DEC has sent draft regulations to the Governor’s office for approval, a required step before releasing them for public comment. The draft regulations are expected in the near future. The content of the draft regulations are unknown, but based on the ESA Permits issued, they may likely require mitigation measures like permanent protection and monitoring of habitat, and securing a performance bond to ensure that the mitigation measures are implemented.

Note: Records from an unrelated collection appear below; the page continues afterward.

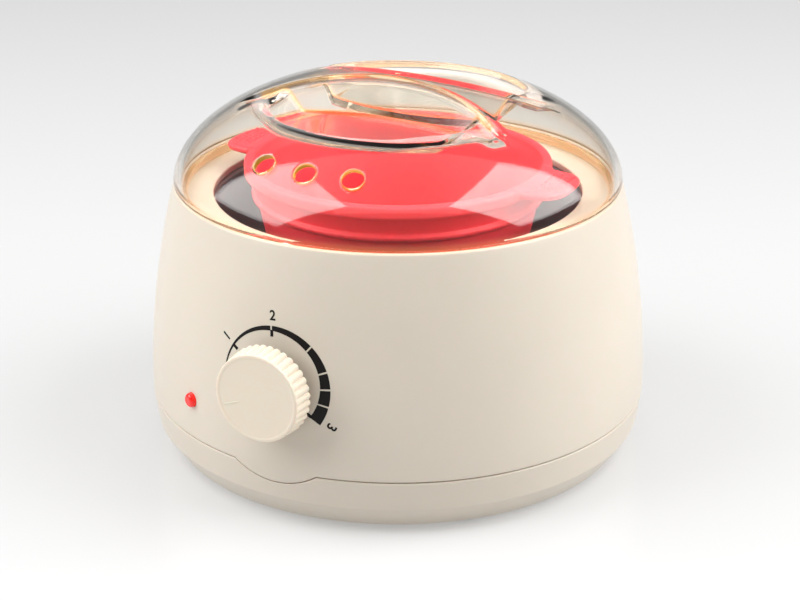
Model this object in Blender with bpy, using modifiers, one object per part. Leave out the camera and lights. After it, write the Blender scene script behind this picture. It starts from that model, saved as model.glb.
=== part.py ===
"""Wax warmer pot: a round electric pot with a lift-out silicone bowl, a clear domed lid and a turn knob.

Frame: metres, +Z up. The origin is the centre of the base's flat underside, and the knob faces -Y.
Azimuths are in degrees about +Z, counted from the front (-Y) towards the viewer's right (+X).
"""
import math

import bmesh
import bpy
from mathutils import Matrix, Vector

MM = 0.001
GAP = 0.3 * MM                     # clearance that touching pieces keep

# Outer body
BODY_R = 90.0 * MM                 # widest radius, at the line where housing and base meet
SEAM_Z = 19.2 * MM                 # height of that line
RIM_Z = 95.3 * MM                  # where the lid meets the housing
RIM_R = 79.6 * MM
WALL = 2.5 * MM
BODY_CURVE = 1.9                   # how late the wall leans in towards the rim
BODY_SIDES = 48

# Base cover
FOOT_RING_R = 82.9 * MM
FOOT_RING_EDGE_R = 88.5 * MM
FOOT_RING_EDGE_Z = 8.3 * MM
LIP_TOP_Z = 21.7 * MM
LIP_R = 87.1 * MM
LIP_WALL = 1.3 * MM
TONGUE_R = 27.0 * MM               # the housing dips into the base under the knob, on an arc
TONGUE_LOW_Z = 14.1 * MM
SCREW_RING_R = 76.5 * MM
SCREW_AZIMUTHS = (45, 135, 225, 315)
SCREW_SHANK_R = 1.2 * MM
SCREW_HEAD_R = 3.2 * MM
SCREW_HEAD_THICK = 2.2 * MM
HEAD_WELL_R = 3.7 * MM
PILOT_R = 1.5 * MM
BASE_POST_R = 5.4 * MM
HOUSING_POST_R = 4.2 * MM
HOUSING_POST_TOP_Z = 50.0 * MM
HEAD_SEAT_Z = 8.0 * MM
FOOT_RING = 62.0 * MM              # pitch radius of the rubber feet
FOOT_R = 6.5 * MM
FOOT_DROP = 1.5 * MM
SHIELD_POST_RING = 50.0 * MM
SHIELD_POST_AZIMUTHS = (60, 180, 300)
SHIELD_Z = 24.0 * MM
SHIELD_R = 57.0 * MM
SHIELD_THICK = 0.8 * MM
VENT_COUNT = 12
VENT_R = (32.0 * MM, 44.0 * MM)
VENT_WIDTH = 3.0 * MM
INLET_Z = 13.4 * MM
INLET_R = 4.3 * MM
GROMMET_FLANGE_R = 5.2 * MM
GROMMET_BORE_R = 3.0 * MM

# Deck and heating well
DECK_Z = 91.2 * MM
DECK_THICK = 2.4 * MM
DECK_OPENING_R = 65.4 * MM
RIM_INNER_R = 77.0 * MM
WELL_R = 64.5 * MM                 # inner radius
WELL_THICK = 1.2 * MM
WELL_FLANGE_R = 74.5 * MM
WELL_FLOOR_Z = 36.2 * MM           # top of the well's floor
WELL_CORNER_R = 9.0 * MM
WELL_SIDES = 40
WELL_SCREW_RING = 70.2 * MM
WELL_SCREW_AZIMUTHS = (90, 210, 330)
WELL_SCREW_R = 2.6 * MM            # the sleeve under the screw's washer
WELL_SCREW_SHANK_R = 0.95 * MM
WELL_WASHER_R = 4.0 * MM

# Heater
HEATER_Z = (42.0 * MM, 60.0 * MM)
HEATER_THICK = 2.5 * MM
STRAP_Z = (44.0 * MM, 58.0 * MM)
STRAP_THICK = 0.8 * MM
STRAP_GAP = 4.4 * MM
EAR_LENGTH = 7.5 * MM
CLAMP_BOLT_R = 1.5 * MM
CLAMP_HEAD_R = 3.0 * MM
CLAMP_HEAD_THICK = 2.2 * MM
CLAMP_NUT_THICK = 2.4 * MM
FUSE_Y = -20.0 * MM
FUSE_R = 2.0 * MM
FUSE_HALF = 7.4 * MM               # half the fuse's length
FUSE_CLIP_HALF = 8.0 * MM
FUSE_CLIP_THICK = 0.6 * MM

# Knob and thermostat
KNOB_Z = 48.9 * MM
KNOB_FACE_R = 15.3 * MM
KNOB_SKIRT_R = 16.7 * MM
KNOB_FACE_Y = 99.3 * MM            # distance of the face from the body's axis
KNOB_BACK_Y = 90.0 * MM
KNOB_RIBS = 36
KNOB_REST_ANGLE = -110             # where the pointer stands at rest, clockwise from the top
KNOB_BOSS_R = 5.2 * MM
KNOB_BOSS_Y = 93.0 * MM
KNOB_FACE_THICK = 1.8 * MM
RIB_GROOVE = (1.4 * MM, 1.1 * MM, 20.0 * MM)
POINTER_R = (8.5 * MM, 13.2 * MM)
POINTER_WIDTH = 1.0 * MM
POINTER_DEPTH = 0.5 * MM
SHAFT_R = 3.0 * MM
SHAFT_TIP_R = 1.5 * MM
SHAFT_SHOULDER_Y = 81.5 * MM
SHAFT_TIP_Y = 80.4 * MM
BUSHING_R = 4.6 * MM
BUSHING_FLANGE_R = 7.0 * MM
BUSHING_NUT_R = 7.2 * MM
BRACKET_Y = (-83.1 * MM, -82.1 * MM)
BRACKET_HALF = 8.0 * MM
STACK_Y = (-81.8 * MM, -72.6 * MM)
STACK_Z = (34.0 * MM, 42.0 * MM)
STACK_HALF = 5.0 * MM
BLADE_HALF = 2.5 * MM
BLADE_THICK = 0.5 * MM
BLADE_Z = (29.5 * MM, 57.0 * MM)
CONTACT_Z = 54.5 * MM
CONTACT_R = 1.5 * MM

# Indicator lamp
LAMP_AZIMUTH = -24.2
LAMP_Z = 33.3 * MM
LAMP_R = 2.5 * MM
LAMP_TIP_R = 91.4 * MM
LAMP_FLANGE_R = 2.9 * MM
LAMP_FLANGE = (80.6 * MM, 82.0 * MM)
LAMP_HOLDER_R = 4.2 * MM
LAMP_HOLDER = (82.3 * MM, 85.8 * MM)
RESISTOR_RING = 77.0 * MM
RESISTOR_R = 1.2 * MM

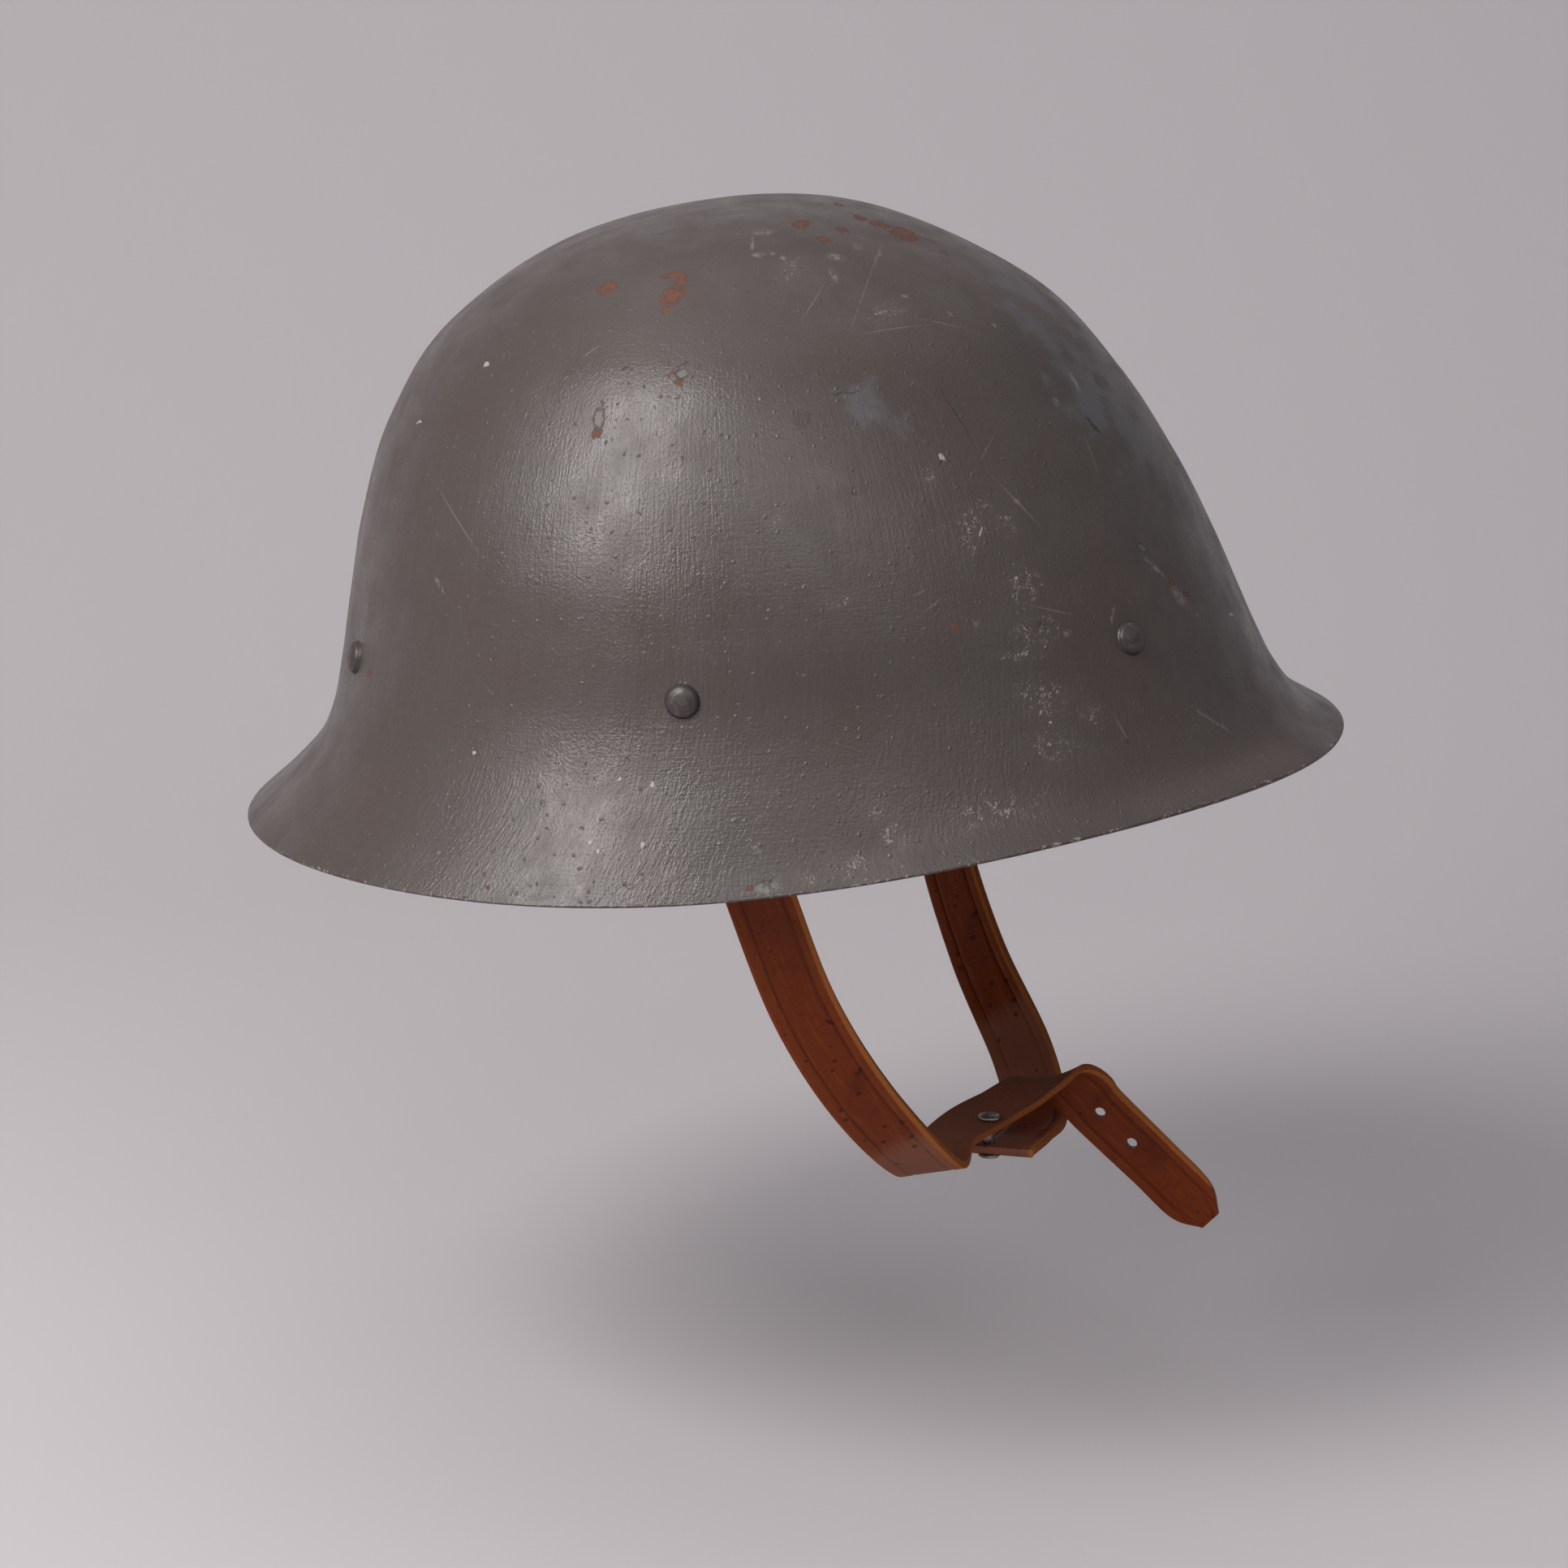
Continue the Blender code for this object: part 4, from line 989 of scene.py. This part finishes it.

DEC’s Article 11 enforcement authority was made clear in the recent ESA Permits and DEC’s recent letter (pdf) denying Entergy’s application for a Water Quality Certificate pursuant to Section 401 of the Clean Water Act for Indian Point Units 2 and 3 (“Indian Point”) in Buchanan, New York. Sampling data from 1975-1990 determined that Indian Point’s operations harmed (i.e., resulted in a “taking” of) shortnose sturgeon, a New York listed endangered species, and Atlantic sturgeon, a federally protected species, by impinging the sturgeon on and entraining them in the cooling water intake structures. Although recent sampling data was not available, DEC determined that based on prior studies and Indian Point’s unauthorized “take” of the listed species, the relicensing of Indian Point “would continue to cause mortality to the sturgeon species” and therefore was not in compliance with Article 11.